## START Material provided
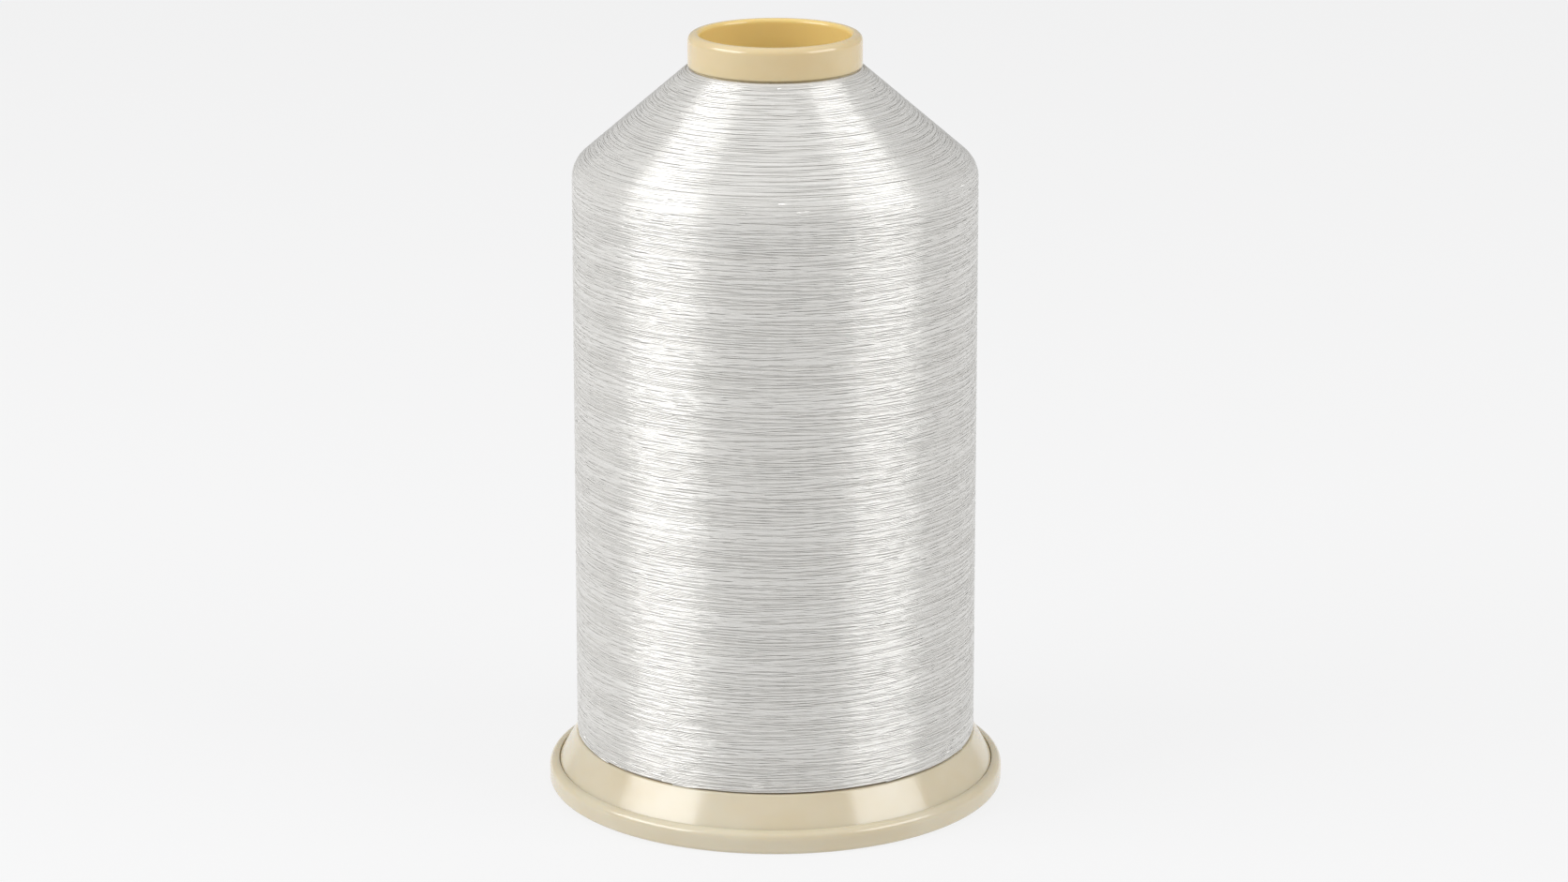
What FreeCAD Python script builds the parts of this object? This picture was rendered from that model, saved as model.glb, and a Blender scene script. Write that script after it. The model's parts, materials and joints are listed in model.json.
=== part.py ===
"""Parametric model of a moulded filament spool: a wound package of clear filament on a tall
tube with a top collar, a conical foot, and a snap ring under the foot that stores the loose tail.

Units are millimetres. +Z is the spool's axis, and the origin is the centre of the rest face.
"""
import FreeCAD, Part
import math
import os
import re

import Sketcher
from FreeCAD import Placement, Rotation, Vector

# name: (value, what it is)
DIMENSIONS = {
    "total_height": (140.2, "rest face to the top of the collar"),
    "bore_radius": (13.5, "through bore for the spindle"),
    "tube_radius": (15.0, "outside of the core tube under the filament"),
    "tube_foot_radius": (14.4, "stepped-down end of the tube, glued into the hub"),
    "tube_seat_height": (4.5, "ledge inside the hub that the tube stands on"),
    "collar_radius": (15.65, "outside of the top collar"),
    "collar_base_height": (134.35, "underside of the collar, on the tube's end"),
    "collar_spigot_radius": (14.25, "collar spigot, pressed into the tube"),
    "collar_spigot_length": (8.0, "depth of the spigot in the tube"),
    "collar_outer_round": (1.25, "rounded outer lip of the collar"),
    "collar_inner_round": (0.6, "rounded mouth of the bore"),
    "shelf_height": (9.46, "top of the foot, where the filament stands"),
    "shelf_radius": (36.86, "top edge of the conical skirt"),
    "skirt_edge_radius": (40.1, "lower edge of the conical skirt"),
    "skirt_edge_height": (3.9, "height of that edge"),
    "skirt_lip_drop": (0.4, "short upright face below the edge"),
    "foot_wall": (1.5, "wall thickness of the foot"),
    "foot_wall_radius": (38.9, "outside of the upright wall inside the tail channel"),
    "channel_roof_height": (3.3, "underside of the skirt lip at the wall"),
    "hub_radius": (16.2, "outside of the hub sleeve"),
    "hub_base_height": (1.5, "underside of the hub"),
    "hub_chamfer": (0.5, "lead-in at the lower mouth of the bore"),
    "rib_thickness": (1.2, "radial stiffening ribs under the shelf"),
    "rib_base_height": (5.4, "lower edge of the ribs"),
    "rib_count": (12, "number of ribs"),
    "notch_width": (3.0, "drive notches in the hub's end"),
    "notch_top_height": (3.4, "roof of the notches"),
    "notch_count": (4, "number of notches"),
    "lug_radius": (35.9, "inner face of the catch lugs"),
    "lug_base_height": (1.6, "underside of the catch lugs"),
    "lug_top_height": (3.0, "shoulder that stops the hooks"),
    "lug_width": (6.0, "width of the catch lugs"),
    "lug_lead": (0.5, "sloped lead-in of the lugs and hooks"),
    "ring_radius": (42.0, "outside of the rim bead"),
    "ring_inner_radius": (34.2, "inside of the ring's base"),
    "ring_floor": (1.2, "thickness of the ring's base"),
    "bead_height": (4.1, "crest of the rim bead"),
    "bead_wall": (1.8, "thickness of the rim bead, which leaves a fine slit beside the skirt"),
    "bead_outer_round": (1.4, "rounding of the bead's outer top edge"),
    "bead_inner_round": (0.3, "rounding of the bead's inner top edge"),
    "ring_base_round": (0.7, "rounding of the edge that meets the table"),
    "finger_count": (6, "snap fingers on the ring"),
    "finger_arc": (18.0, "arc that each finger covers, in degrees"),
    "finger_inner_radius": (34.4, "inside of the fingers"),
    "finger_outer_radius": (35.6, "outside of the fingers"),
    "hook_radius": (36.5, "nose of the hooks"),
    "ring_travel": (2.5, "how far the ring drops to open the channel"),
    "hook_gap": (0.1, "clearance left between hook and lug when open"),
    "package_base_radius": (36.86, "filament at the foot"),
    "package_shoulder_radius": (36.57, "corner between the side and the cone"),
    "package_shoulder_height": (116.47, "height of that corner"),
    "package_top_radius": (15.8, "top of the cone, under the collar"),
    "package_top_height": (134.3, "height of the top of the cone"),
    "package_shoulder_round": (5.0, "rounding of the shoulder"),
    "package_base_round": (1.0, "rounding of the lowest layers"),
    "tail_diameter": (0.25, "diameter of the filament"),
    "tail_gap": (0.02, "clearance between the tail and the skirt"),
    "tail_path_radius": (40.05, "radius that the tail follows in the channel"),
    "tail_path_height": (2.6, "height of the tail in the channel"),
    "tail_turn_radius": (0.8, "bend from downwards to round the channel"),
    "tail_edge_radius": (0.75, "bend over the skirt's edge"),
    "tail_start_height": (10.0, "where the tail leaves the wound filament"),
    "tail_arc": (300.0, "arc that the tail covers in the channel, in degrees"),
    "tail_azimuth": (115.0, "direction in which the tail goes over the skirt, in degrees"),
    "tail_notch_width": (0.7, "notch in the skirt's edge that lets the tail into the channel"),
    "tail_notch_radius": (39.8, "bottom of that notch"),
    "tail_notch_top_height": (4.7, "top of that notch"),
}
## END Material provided
### Exercise aim
Copy all of the data. Keep every word exactly as it is.

### Task solution
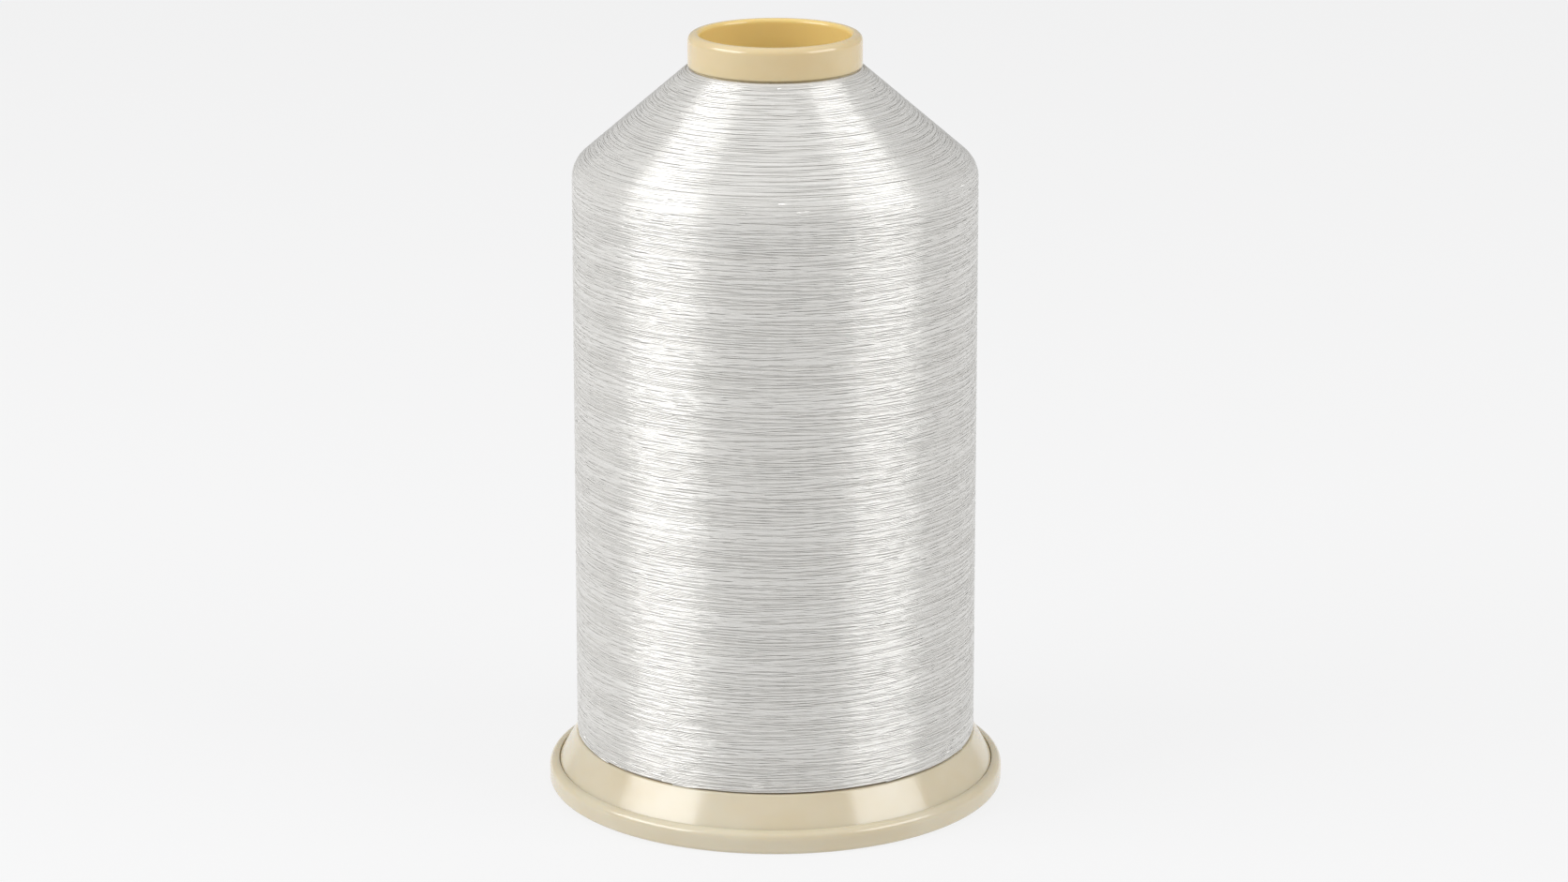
What FreeCAD Python script builds the parts of this object? This picture was rendered from that model, saved as model.glb, and a Blender scene script. Write that script after it. The model's parts, materials and joints are listed in model.json.
=== part.py ===
"""Parametric model of a moulded filament spool: a wound package of clear filament on a tall
tube with a top collar, a conical foot, and a snap ring under the foot that stores the loose tail.

Units are millimetres. +Z is the spool's axis, and the origin is the centre of the rest face.
"""
import FreeCAD, Part
import math
import os
import re

import Sketcher
from FreeCAD import Placement, Rotation, Vector

# name: (value, what it is)
DIMENSIONS = {
    "total_height": (140.2, "rest face to the top of the collar"),
    "bore_radius": (13.5, "through bore for the spindle"),
    "tube_radius": (15.0, "outside of the core tube under the filament"),
    "tube_foot_radius": (14.4, "stepped-down end of the tube, glued into the hub"),
    "tube_seat_height": (4.5, "ledge inside the hub that the tube stands on"),
    "collar_radius": (15.65, "outside of the top collar"),
    "collar_base_height": (134.35, "underside of the collar, on the tube's end"),
    "collar_spigot_radius": (14.25, "collar spigot, pressed into the tube"),
    "collar_spigot_length": (8.0, "depth of the spigot in the tube"),
    "collar_outer_round": (1.25, "rounded outer lip of the collar"),
    "collar_inner_round": (0.6, "rounded mouth of the bore"),
    "shelf_height": (9.46, "top of the foot, where the filament stands"),
    "shelf_radius": (36.86, "top edge of the conical skirt"),
    "skirt_edge_radius": (40.1, "lower edge of the conical skirt"),
    "skirt_edge_height": (3.9, "height of that edge"),
    "skirt_lip_drop": (0.4, "short upright face below the edge"),
    "foot_wall": (1.5, "wall thickness of the foot"),
    "foot_wall_radius": (38.9, "outside of the upright wall inside the tail channel"),
    "channel_roof_height": (3.3, "underside of the skirt lip at the wall"),
    "hub_radius": (16.2, "outside of the hub sleeve"),
    "hub_base_height": (1.5, "underside of the hub"),
    "hub_chamfer": (0.5, "lead-in at the lower mouth of the bore"),
    "rib_thickness": (1.2, "radial stiffening ribs under the shelf"),
    "rib_base_height": (5.4, "lower edge of the ribs"),
    "rib_count": (12, "number of ribs"),
    "notch_width": (3.0, "drive notches in the hub's end"),
    "notch_top_height": (3.4, "roof of the notches"),
    "notch_count": (4, "number of notches"),
    "lug_radius": (35.9, "inner face of the catch lugs"),
    "lug_base_height": (1.6, "underside of the catch lugs"),
    "lug_top_height": (3.0, "shoulder that stops the hooks"),
    "lug_width": (6.0, "width of the catch lugs"),
    "lug_lead": (0.5, "sloped lead-in of the lugs and hooks"),
    "ring_radius": (42.0, "outside of the rim bead"),
    "ring_inner_radius": (34.2, "inside of the ring's base"),
    "ring_floor": (1.2, "thickness of the ring's base"),
    "bead_height": (4.1, "crest of the rim bead"),
    "bead_wall": (1.8, "thickness of the rim bead, which leaves a fine slit beside the skirt"),
    "bead_outer_round": (1.4, "rounding of the bead's outer top edge"),
    "bead_inner_round": (0.3, "rounding of the bead's inner top edge"),
    "ring_base_round": (0.7, "rounding of the edge that meets the table"),
    "finger_count": (6, "snap fingers on the ring"),
    "finger_arc": (18.0, "arc that each finger covers, in degrees"),
    "finger_inner_radius": (34.4, "inside of the fingers"),
    "finger_outer_radius": (35.6, "outside of the fingers"),
    "hook_radius": (36.5, "nose of the hooks"),
    "ring_travel": (2.5, "how far the ring drops to open the channel"),
    "hook_gap": (0.1, "clearance left between hook and lug when open"),
    "package_base_radius": (36.86, "filament at the foot"),
    "package_shoulder_radius": (36.57, "corner between the side and the cone"),
    "package_shoulder_height": (116.47, "height of that corner"),
    "package_top_radius": (15.8, "top of the cone, under the collar"),
    "package_top_height": (134.3, "height of the top of the cone"),
    "package_shoulder_round": (5.0, "rounding of the shoulder"),
    "package_base_round": (1.0, "rounding of the lowest layers"),
    "tail_diameter": (0.25, "diameter of the filament"),
    "tail_gap": (0.02, "clearance between the tail and the skirt"),
    "tail_path_radius": (40.05, "radius that the tail follows in the channel"),
    "tail_path_height": (2.6, "height of the tail in the channel"),
    "tail_turn_radius": (0.8, "bend from downwards to round the channel"),
    "tail_edge_radius": (0.75, "bend over the skirt's edge"),
    "tail_start_height": (10.0, "where the tail leaves the wound filament"),
    "tail_arc": (300.0, "arc that the tail covers in the channel, in degrees"),
    "tail_azimuth": (115.0, "direction in which the tail goes over the skirt, in degrees"),
    "tail_notch_width": (0.7, "notch in the skirt's edge that lets the tail into the channel"),
    "tail_notch_radius": (39.8, "bottom of that notch"),
    "tail_notch_top_height": (4.7, "top of that notch"),
}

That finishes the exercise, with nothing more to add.